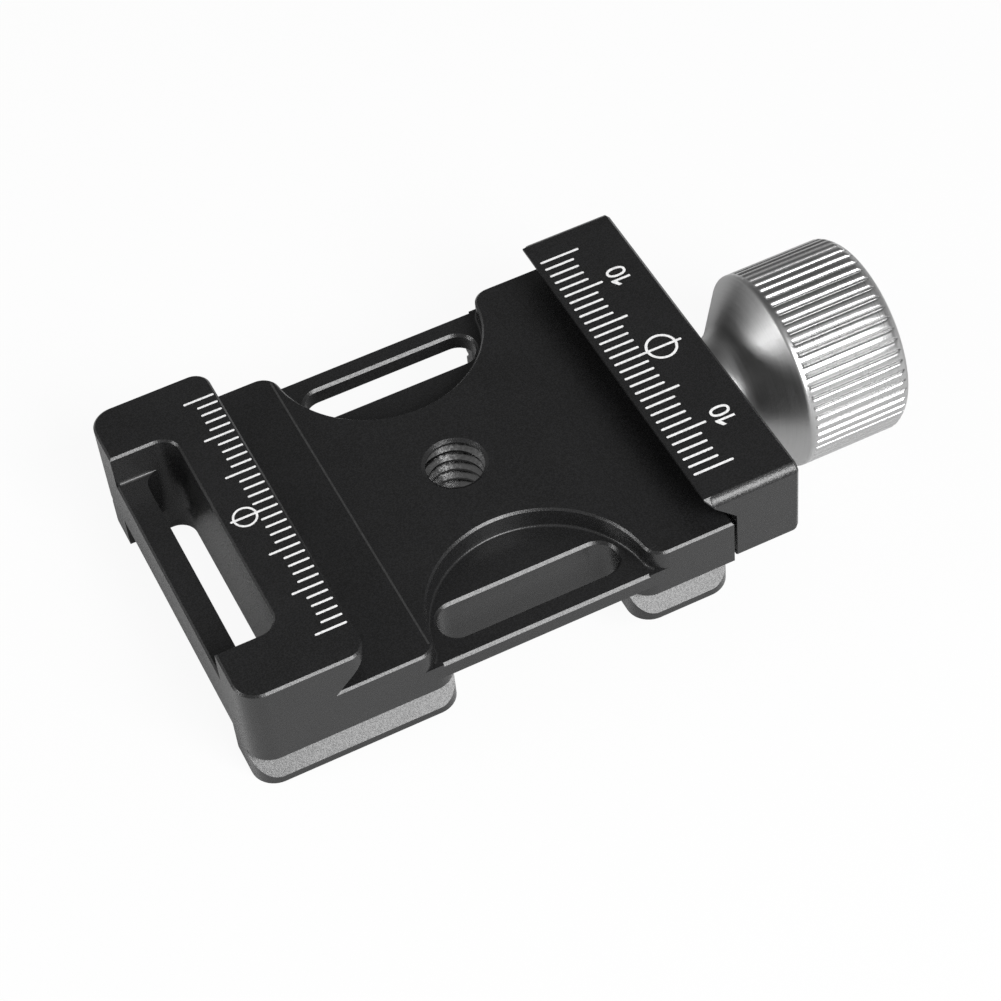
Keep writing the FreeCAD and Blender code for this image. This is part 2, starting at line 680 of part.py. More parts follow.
def make_knob_fixing():
    """Socket screw and lock washer that hold the knob on the clamp screw."""
    seat = SCREW_END + " + fixing_web"
    head = seat + " + lock_washer_thickness"
    end = head + " + fixing_head_height"
    turned_piece("lock_washer", ring_corners(
        seat, "lock_washer_thickness", "fixing_radius + fixing_hole_clearance", "lock_washer_radius"))
    screw = turned_piece("knob_fixing_screw", [
        (SCREW_END + " - fixing_thread_length + " + OUTSIDE, "0"),
        (end, "0"),
        (end, "fixing_head_radius"),
        (head, "fixing_head_radius"),
        (head, "fixing_radius"),
        (SCREW_END + " - fixing_thread_length + " + OUTSIDE, "fixing_radius")])
    reach = "fixing_key_flats / (2 * cos(30))"
    key = outline(screw, "fixing_key", "YZ_Plane", end, [
        ("%s * cos(%d)" % (reach, turn), "%s * sin(%d)" % (reach, turn)) for turn in range(0, 360, 60)])
    pocket(screw, key, "fixing_key_depth")


def make_guides():
    """Guide pins pressed in the jaw and the springs round them in their pockets of the body."""
    tip = "right_end - pin_reach"
    seat_end = JAW_INNER + " + pin_seat_depth"

    def guide(word, sign):
        pin = turned_piece("guide_pin_" + word, [
            (tip, "0"),
            (seat_end, "0"),
            (seat_end, "pin_radius"),
            (tip + " + pin_chamfer", "pin_radius"),
            (tip, "pin_radius - pin_chamfer")])
        pin.setExpression("Placement.Base.y", bound(sign + PIN_LINE))
        spring = new_body("return_spring_" + word, SHAFT)
        spring.setExpression("Placement.Base.y", bound(sign + PIN_LINE))
        start = "right_end - spring_pocket_depth + spring_wire / 2 + spring_clearance"
        centre = "spring_pocket_radius - spring_clearance - spring_wire / 2"
        wire = outline(spring, "spring_wire_" + word, "XZ_Plane", "0", [
            ("%s + spring_wire / 2 * cos(%d)" % (start, turn), "%s + spring_wire / 2 * sin(%d)" % (centre, turn))
            for turn in range(45, 405, 90)])
        coil = spring.newObject("PartDesign::AdditiveHelix", "spring_coil_" + word)
        coil.Profile = wire
        coil.ReferenceAxis = (wire, ["H_Axis"])
        coil.Mode = "height-turns-growth"
        coil.setExpression("Height", bound("spring_pocket_depth - spring_wire - 2 * spring_clearance"))
        coil.setExpression("Turns", bound("spring_coils"))
        doc.recompute()

    both_sides(guide)


make_body()
make_moving_jaw()
make_knob()
make_clamp_screw()
make_washers()
make_knob_fixing()
make_guides()
doc.recompute()

for item in doc.Objects:
    if "Invalid" in item.State or "Error" in item.State:
        raise RuntimeError(item.Name + " failed: " + ", ".join(item.State))

pieces = [item for item in doc.Objects if item.TypeId == "PartDesign::Body"]
for piece in pieces:
    if piece.Shape.isNull() or not piece.Shape.isValid():
        raise RuntimeError(piece.Label + " has no valid shape")
for piece in pieces:
    piece.Shape.exportStep("parts/" + piece.Label + ".step")
    print(piece.Label, len(piece.Shape.Solids), round(piece.Shape.Volume, 2), piece.Shape.BoundBox)
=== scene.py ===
# %% [markdown]
# # A dovetail quick release clamp
# This is a small camera clamp, milled from aluminium and anodised black, with a knurled silver knob.
# The solids come from CAD. Blender adds what they leave out: the finishes, the printed scale, the screw
# threads, the rounded ribs of the knob, the light and the camera.

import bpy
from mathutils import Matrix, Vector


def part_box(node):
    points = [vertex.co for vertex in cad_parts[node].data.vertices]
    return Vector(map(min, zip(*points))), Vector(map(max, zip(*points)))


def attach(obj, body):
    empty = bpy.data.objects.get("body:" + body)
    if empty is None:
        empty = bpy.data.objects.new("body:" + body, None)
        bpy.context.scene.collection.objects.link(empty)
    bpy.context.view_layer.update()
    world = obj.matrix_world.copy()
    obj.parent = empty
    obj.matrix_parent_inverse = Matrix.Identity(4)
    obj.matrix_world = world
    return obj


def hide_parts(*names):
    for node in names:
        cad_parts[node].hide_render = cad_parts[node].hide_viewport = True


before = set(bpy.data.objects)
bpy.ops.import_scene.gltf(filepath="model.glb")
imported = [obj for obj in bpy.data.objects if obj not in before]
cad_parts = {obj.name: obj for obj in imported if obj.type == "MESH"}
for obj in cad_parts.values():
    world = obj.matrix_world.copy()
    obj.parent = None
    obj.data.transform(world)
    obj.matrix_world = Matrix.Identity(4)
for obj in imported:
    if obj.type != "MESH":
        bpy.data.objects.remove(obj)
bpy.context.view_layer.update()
print("nodes from CAD:", sorted(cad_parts))

# %% [markdown]
# ## Units and places
# Everything is in metres, but a machinist thinks in millimetres, so sizes are written as numbers times MM.
# Places on the clamp are read from the boxes of the CAD nodes, so the print and the threads sit where
# the solids are.

# %% Units and places
import math
import bmesh
import bpy
from mathutils import Quaternion, Vector

MM = 0.001
body_low, body_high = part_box("body")
jaw_low, jaw_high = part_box("moving_jaw")
knob_low, knob_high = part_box("knob")
screw_low, screw_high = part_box("clamp_screw")
shaft_height = (knob_low[2] + knob_high[2]) / 2
print("top of the jaws at %.2f mm, shaft at %.2f mm" % (body_high[2] / MM, shaft_height / MM))

# %% [markdown]
# ## Camera
# The photograph looks down on the clamp over its front left corner, from about a quarter of a metre away
# with a long lens. The place and the lens were solved from the clamp's straight edges, so the render can be
# laid over the photograph. The camera hangs a little crooked, because the clamp rests on its knob. A turn
# about the camera's own Z axis after the aiming gives that.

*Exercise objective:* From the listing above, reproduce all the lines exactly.

*Problem solution:*
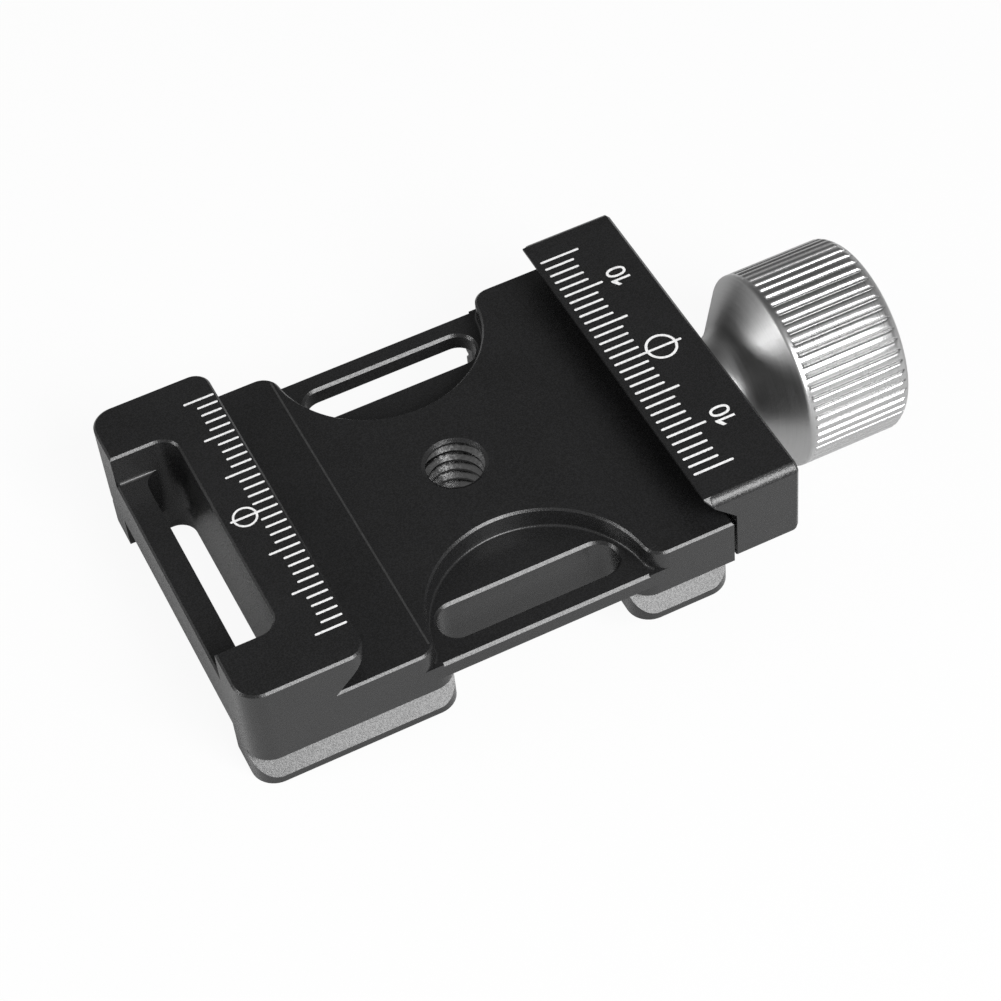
Keep writing the FreeCAD and Blender code for this image. This is part 2, starting at line 680 of part.py. More parts follow.
def make_knob_fixing():
    """Socket screw and lock washer that hold the knob on the clamp screw."""
    seat = SCREW_END + " + fixing_web"
    head = seat + " + lock_washer_thickness"
    end = head + " + fixing_head_height"
    turned_piece("lock_washer", ring_corners(
        seat, "lock_washer_thickness", "fixing_radius + fixing_hole_clearance", "lock_washer_radius"))
    screw = turned_piece("knob_fixing_screw", [
        (SCREW_END + " - fixing_thread_length + " + OUTSIDE, "0"),
        (end, "0"),
        (end, "fixing_head_radius"),
        (head, "fixing_head_radius"),
        (head, "fixing_radius"),
        (SCREW_END + " - fixing_thread_length + " + OUTSIDE, "fixing_radius")])
    reach = "fixing_key_flats / (2 * cos(30))"
    key = outline(screw, "fixing_key", "YZ_Plane", end, [
        ("%s * cos(%d)" % (reach, turn), "%s * sin(%d)" % (reach, turn)) for turn in range(0, 360, 60)])
    pocket(screw, key, "fixing_key_depth")


def make_guides():
    """Guide pins pressed in the jaw and the springs round them in their pockets of the body."""
    tip = "right_end - pin_reach"
    seat_end = JAW_INNER + " + pin_seat_depth"

    def guide(word, sign):
        pin = turned_piece("guide_pin_" + word, [
            (tip, "0"),
            (seat_end, "0"),
            (seat_end, "pin_radius"),
            (tip + " + pin_chamfer", "pin_radius"),
            (tip, "pin_radius - pin_chamfer")])
        pin.setExpression("Placement.Base.y", bound(sign + PIN_LINE))
        spring = new_body("return_spring_" + word, SHAFT)
        spring.setExpression("Placement.Base.y", bound(sign + PIN_LINE))
        start = "right_end - spring_pocket_depth + spring_wire / 2 + spring_clearance"
        centre = "spring_pocket_radius - spring_clearance - spring_wire / 2"
        wire = outline(spring, "spring_wire_" + word, "XZ_Plane", "0", [
            ("%s + spring_wire / 2 * cos(%d)" % (start, turn), "%s + spring_wire / 2 * sin(%d)" % (centre, turn))
            for turn in range(45, 405, 90)])
        coil = spring.newObject("PartDesign::AdditiveHelix", "spring_coil_" + word)
        coil.Profile = wire
        coil.ReferenceAxis = (wire, ["H_Axis"])
        coil.Mode = "height-turns-growth"
        coil.setExpression("Height", bound("spring_pocket_depth - spring_wire - 2 * spring_clearance"))
        coil.setExpression("Turns", bound("spring_coils"))
        doc.recompute()

    both_sides(guide)


make_body()
make_moving_jaw()
make_knob()
make_clamp_screw()
make_washers()
make_knob_fixing()
make_guides()
doc.recompute()

for item in doc.Objects:
    if "Invalid" in item.State or "Error" in item.State:
        raise RuntimeError(item.Name + " failed: " + ", ".join(item.State))

pieces = [item for item in doc.Objects if item.TypeId == "PartDesign::Body"]
for piece in pieces:
    if piece.Shape.isNull() or not piece.Shape.isValid():
        raise RuntimeError(piece.Label + " has no valid shape")
for piece in pieces:
    piece.Shape.exportStep("parts/" + piece.Label + ".step")
    print(piece.Label, len(piece.Shape.Solids), round(piece.Shape.Volume, 2), piece.Shape.BoundBox)
=== scene.py ===
# %% [markdown]
# # A dovetail quick release clamp
# This is a small camera clamp, milled from aluminium and anodised black, with a knurled silver knob.
# The solids come from CAD. Blender adds what they leave out: the finishes, the printed scale, the screw
# threads, the rounded ribs of the knob, the light and the camera.

import bpy
from mathutils import Matrix, Vector


def part_box(node):
    points = [vertex.co for vertex in cad_parts[node].data.vertices]
    return Vector(map(min, zip(*points))), Vector(map(max, zip(*points)))


def attach(obj, body):
    empty = bpy.data.objects.get("body:" + body)
    if empty is None:
        empty = bpy.data.objects.new("body:" + body, None)
        bpy.context.scene.collection.objects.link(empty)
    bpy.context.view_layer.update()
    world = obj.matrix_world.copy()
    obj.parent = empty
    obj.matrix_parent_inverse = Matrix.Identity(4)
    obj.matrix_world = world
    return obj


def hide_parts(*names):
    for node in names:
        cad_parts[node].hide_render = cad_parts[node].hide_viewport = True


before = set(bpy.data.objects)
bpy.ops.import_scene.gltf(filepath="model.glb")
imported = [obj for obj in bpy.data.objects if obj not in before]
cad_parts = {obj.name: obj for obj in imported if obj.type == "MESH"}
for obj in cad_parts.values():
    world = obj.matrix_world.copy()
    obj.parent = None
    obj.data.transform(world)
    obj.matrix_world = Matrix.Identity(4)
for obj in imported:
    if obj.type != "MESH":
        bpy.data.objects.remove(obj)
bpy.context.view_layer.update()
print("nodes from CAD:", sorted(cad_parts))

# %% [markdown]
# ## Units and places
# Everything is in metres, but a machinist thinks in millimetres, so sizes are written as numbers times MM.
# Places on the clamp are read from the boxes of the CAD nodes, so the print and the threads sit where
# the solids are.

# %% Units and places
import math
import bmesh
import bpy
from mathutils import Quaternion, Vector

MM = 0.001
body_low, body_high = part_box("body")
jaw_low, jaw_high = part_box("moving_jaw")
knob_low, knob_high = part_box("knob")
screw_low, screw_high = part_box("clamp_screw")
shaft_height = (knob_low[2] + knob_high[2]) / 2
print("top of the jaws at %.2f mm, shaft at %.2f mm" % (body_high[2] / MM, shaft_height / MM))

# %% [markdown]
# ## Camera
# The photograph looks down on the clamp over its front left corner, from about a quarter of a metre away
# with a long lens. The place and the lens were solved from the clamp's straight edges, so the render can be
# laid over the photograph. The camera hangs a little crooked, because the clamp rests on its knob. A turn
# about the camera's own Z axis after the aiming gives that.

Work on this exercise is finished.